Jessica Lamb-Shapiro is the author of Promise Land: My Journey through America’s Self-Help Culture. She has written for the New York Times Magazine, Time, McSweeney’s, and The Believer, and has received fellowships from The New York Foundation for the Arts and The MacDowell Colony.

Victor LaValle is the author of four books, most recently The Devil in Silver. He lives in New York City with his family and teaches in Columbia University’s creative writing program.

Stephen Marche is a novelist and a columnist for Esquire magazine.

Composer Stephin Merritt records under the band names the Magnetic Fields, the 6ths, the Gothic Archies, and Future Bible Heroes. Merritt has made 10 Magnetic Fields albums, including his popular 1999 album 69 Love Songs. Currently he is composing for theater, television, film, and dance, as well as album projects.

ToB 2015 Reader Judge Amanda McClendon lives in Houston, Texas, where she works full-time for a library and part-time for a tiny Baptist church. You can read her random missives on religion, coffee, and Doctor Who on Twitter at @akmcclen.

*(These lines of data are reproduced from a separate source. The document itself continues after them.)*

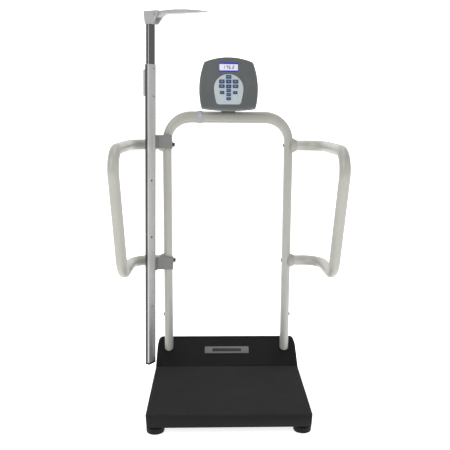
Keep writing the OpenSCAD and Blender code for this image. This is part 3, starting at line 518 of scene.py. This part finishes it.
def on_face(x, v, w):
    """x across the display, v up its face, w out of it."""
    return disp_origin + V((x, 0, 0)) + disp_v * v + disp_w * w


# radii of the housing's bowed sides, top and bottom, and the circle at its corners
SIDE_BOW, TOP_BOW, LOW_BOW = 0.280, 0.214, 0.592
SIDE_MIDDLE, CORNER_MIDDLE, CORNER_SHARE = -0.020, -0.006, 0.895
SOFTNESS = 110    # lower is rounder where two circles meet


def housing_outline(n=192):
    """The bowed outline: the nearest of five circles in each direction, softened."""
    half_w, half_h = DISPLAY_W / 2, DISPLAY_H / 2
    circles = [(half_w - SIDE_BOW, SIDE_MIDDLE, SIDE_BOW),
               (SIDE_BOW - half_w, SIDE_MIDDLE, SIDE_BOW),
               (0, half_h - TOP_BOW, TOP_BOW), (0, LOW_BOW - half_h, LOW_BOW),
               (0, CORNER_MIDDLE, math.hypot(half_w, half_h) * CORNER_SHARE)]
    pts = []
    for k in range(n):
        a = math.tau * k / n
        dx, dy = math.cos(a), math.sin(a)
        reach = []
        for cx, cy, r in circles:
            b = dx * cx + dy * cy
            reach.append(b + math.sqrt(b * b - cx * cx - cy * cy + r * r))
        soft = sum(q ** -SOFTNESS for q in reach) ** (-1 / SOFTNESS)
        pts.append((dx * soft, dy * soft))
    return pts


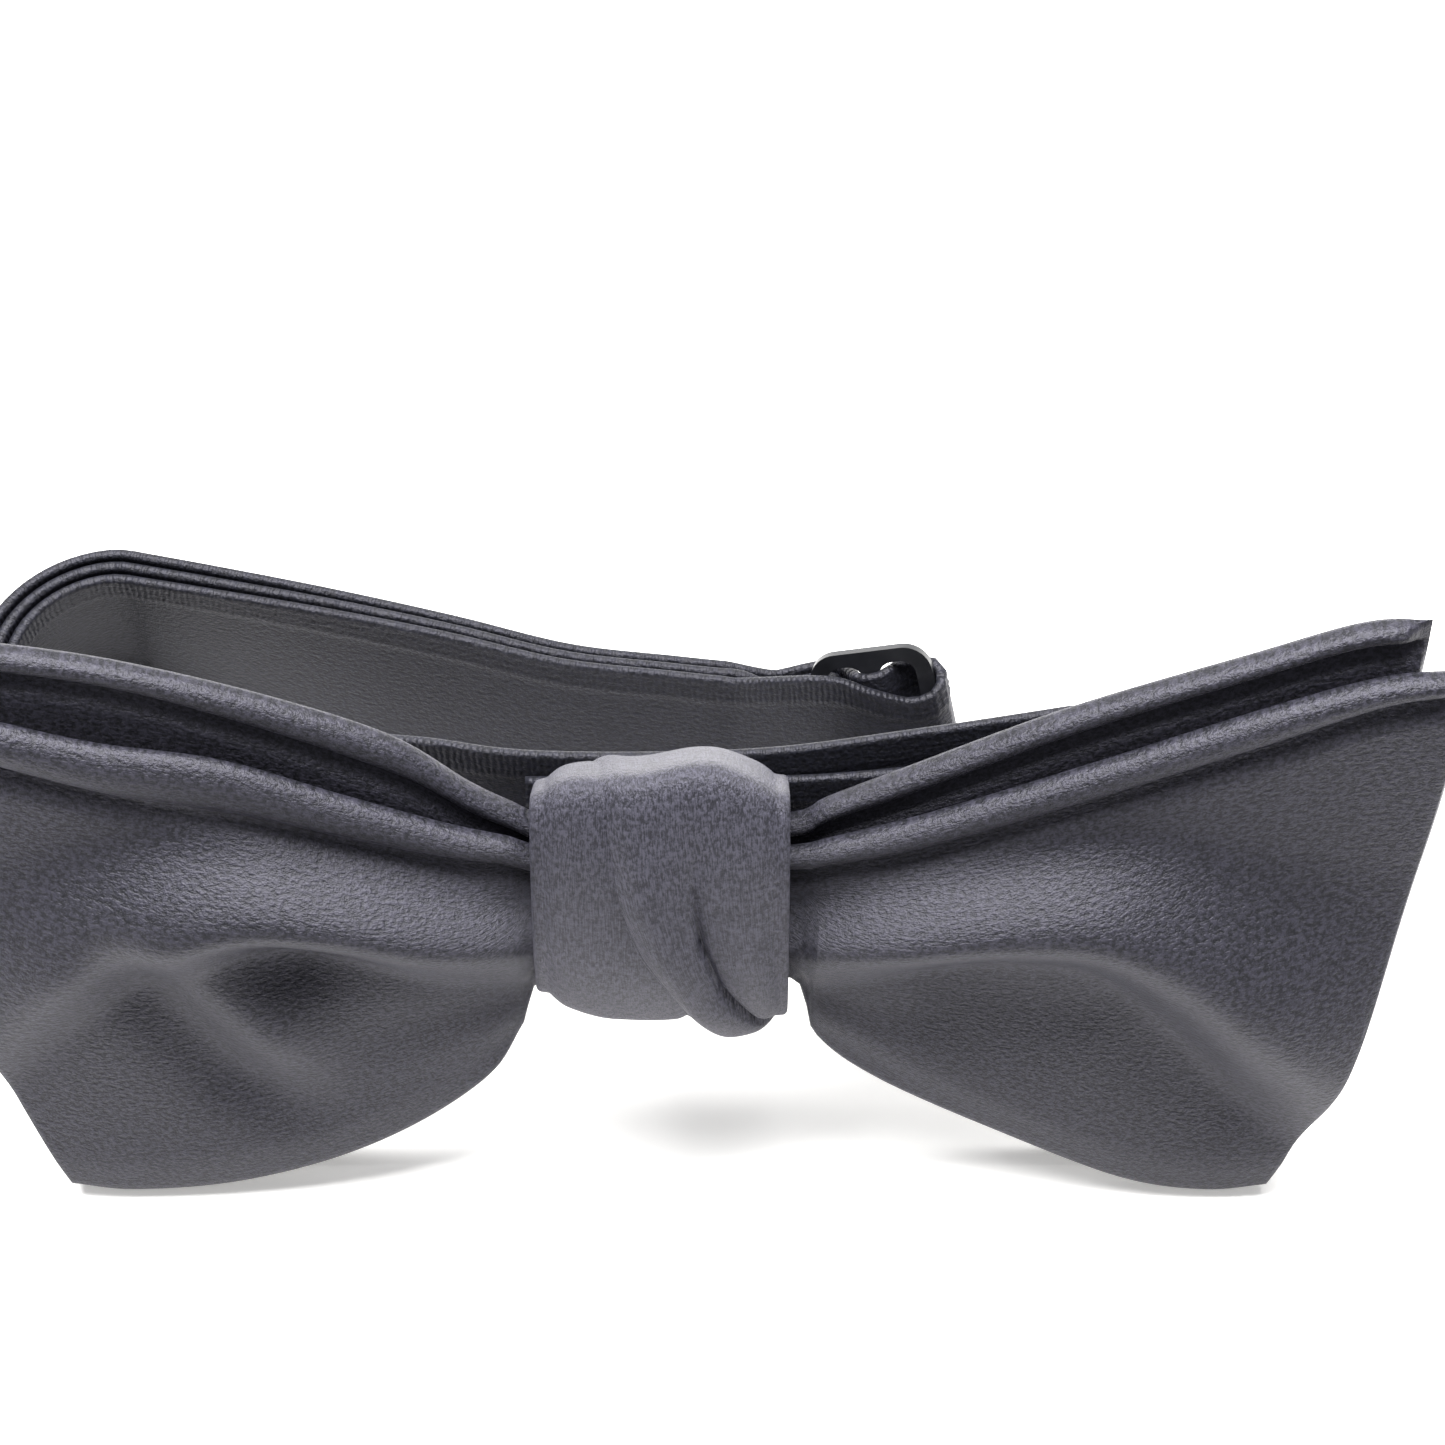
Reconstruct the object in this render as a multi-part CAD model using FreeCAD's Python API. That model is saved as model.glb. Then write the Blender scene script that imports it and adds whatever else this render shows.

J. Courtney Sullivan is the author of the New York Times bestselling novels Commencement, Maine, and The Engagements. Maine was named a Best Book of the Year by Time magazine, and a Washington Post Notable Book for 2011. The Engagements was one of People Magazine’s Top Ten Books of 2013 and an Irish Times Best Book of the Year. It will be translated into 17 languages and is soon to be a major motion picture produced by Reese Witherspoon.

Victor “Kool A.D.” Vazquez is a post-American Neo-Mestizo post-Pop artist from the Bay Area working primarily with language, light, sound, people, and the internet. His debut novel O.K. is forthcoming from Sorry House.

Meg Wolitzer’s novels include The Interestings, The Ten-Year Nap, The Position, and The Wife. Her YA novel, Belzhar, was published in the fall. Wolitzer’s short fiction has appeared in The Best American Short Stories and The Pushcart Prize, and she is a frequent book critic for NPR’s All Things Considered.